И вот вся компания переехала. Всем дали квартиры и, более того, стали искать помещение для размещения театра. Дальше началась другая глава этой истории.

— Вы стали работать вместе. Какого рода были конфликты?

— Творческого. И человеческого, конечно. Папа с сыном, оба без кожи, ругались, словно дети в песочнице, и потом вместе рыдали. У нас отношения были всегда ужасно нежные, замешенные на любви. Виделись редко, но очень чувствовали друг друга. А тут стали видеться каждый день. Очень болезненное время. Я же не просто попросился к нему в театр как артист, я свое дело хотел организовывать. У меня в «Современнике»-то все было в порядке. Галина Борисовна ко мне хорошо относилась, я много играл, был востребован. Там работал Фокин. Карьера складывалась хорошо. Но я сразу сказал папе, что мне надо будет привести молодых артистов, с которыми начну работать сам. Конечно, что-то мы будем вместе играть (так и случилось), но должны еще, наверное, делать и какие-то спектакли без его участия. Я на таких условиях шел. Не собирался просто подыгрывать Райкину. Прекрасно понимаю, почему от него уходили. Нельзя же всю жизнь говорить: кушать подано, подано кушать, просто кушать, просто подано. Так артистом же не станешь. Безусловно, они взлетали благодаря папе, но дальше надо было улетать как можно скорее. А еще рядом толклись наушники, нашептывали: «Аркадий Исаакович, он, может, талантливый человек, но мы же Театр миниатюр, мы же маленькие. Вы видели, какие там декорации?» И папа мне начинал вдруг что-то выговаривать с чужого голоса. Поддавался влияниям...
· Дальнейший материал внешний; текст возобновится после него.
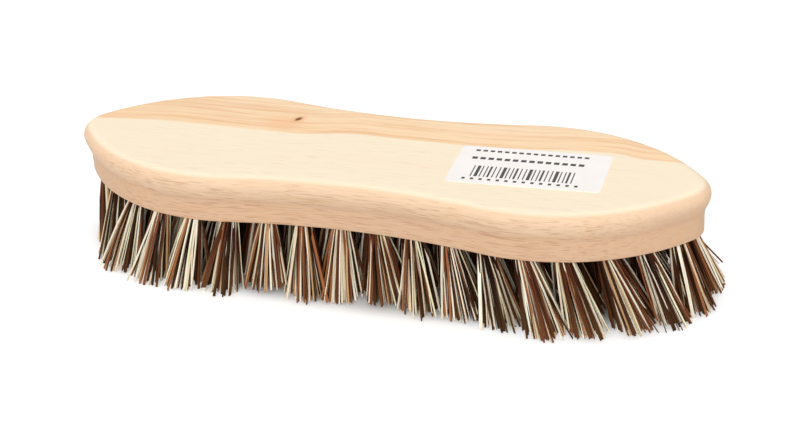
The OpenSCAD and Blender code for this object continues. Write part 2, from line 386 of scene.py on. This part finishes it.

— Ну здесь у тебя были преимущества перед другими.

— Но это стоило очень больших нервов и ему, и мне. Потом встречался отдельно с некоторыми людьми. Я с ними, знаешь, какие имел разговоры, как я их шугал. Расскажи мне кто-нибудь раньше, что я так буду разговаривать с людьми, не поверил бы. Но я их пугал до смерти просто. Вычислить же очень легко, кто там что ему шепчет. Такие люди были и в Министерстве культуры. Я и до них дозванивался и очень с ними жестко разговаривал.

Театр миниатюр всегда оставался театром одного артиста, а тут вдруг какой-то другой появился и стал качать лодку. Все же было под него отцентровано. С одной стороны, театр-семья, а с другой — так много рутины. А тут я — энергичный, людей привел, заставляю работать как-то по-другому. Если бы папа меня выгнал, я бы ужасно расстроился, на какое-то время даже обиделся, но я бы его понял. И житейская мудрость подсказывала именно так поступить. Но его мудрость была, если можно так сказать, в его нюхе. Он был большой интуит. Он почувствовал, что я могу этот театр подхватить, разглядел возможность продолжения. Да, в другом виде, в другом качестве. Но увидел, что я это дело не уроню. Более того, я увидел, как он это увидел.

— Какой-то конкретный момент?

— Нет, но он стал нами гордиться, ему стало нравиться с нами играть, ему стало нравиться со мной играть. Я увидел моменты позитивные, потому что прошло уже шесть лет совместной работы.

— Ты продолжаешь с отцом разговаривать, оглядываешься на его мнение, чтишь заветы?

— Нет, но иногда — может, это звучит как-то глупо — мне бы хотелось, чтобы он увидел, какой у меня загородный дом. Ничего особенного, но в нем не советское пространство. Оно ровно такое, какое мне надо, ни на метр больше. Более того, мой дом совсем не похож на роскошную переделкинскую дачу Кассиля, на которой мы бывали с родителями (своей у них никогда не было). Там другая высота, другое количество воздуха. Он бы восхитился.

Уверен, все, что мы здесь делаем, ему бы очень понравилось и, думаю, больше, чем мне, например. Я в этом театре нахожусь совершенно правильно и считаю своим счастливым долгом продолжить дело, которое начал мой папа. В этом есть некая преемственность. И хотя я основательнейшим образом поменял жанр, изменил направление движения, но главные традиции папиного театра я сохраняю. А они прежде всего в позитивном отношении к жизни. Папа был горестный оптимист, и я такой же. Подобный оптимизм возникает не от неведения, дурошлепости или благополучия, а где-то на генном уровне. К сцене папа относился как к одушевленному существу: «Такая ревнивая баба, сволочь, только расслабишься — обязательно отомстит. Никогда ничему нельзя уделять больше внимания, чем ей». И я так чувствую. А еще папа завещал мне большую любовь к зрительному залу. Это, может быть, главная позиция театра его имени — художественная и человеческая.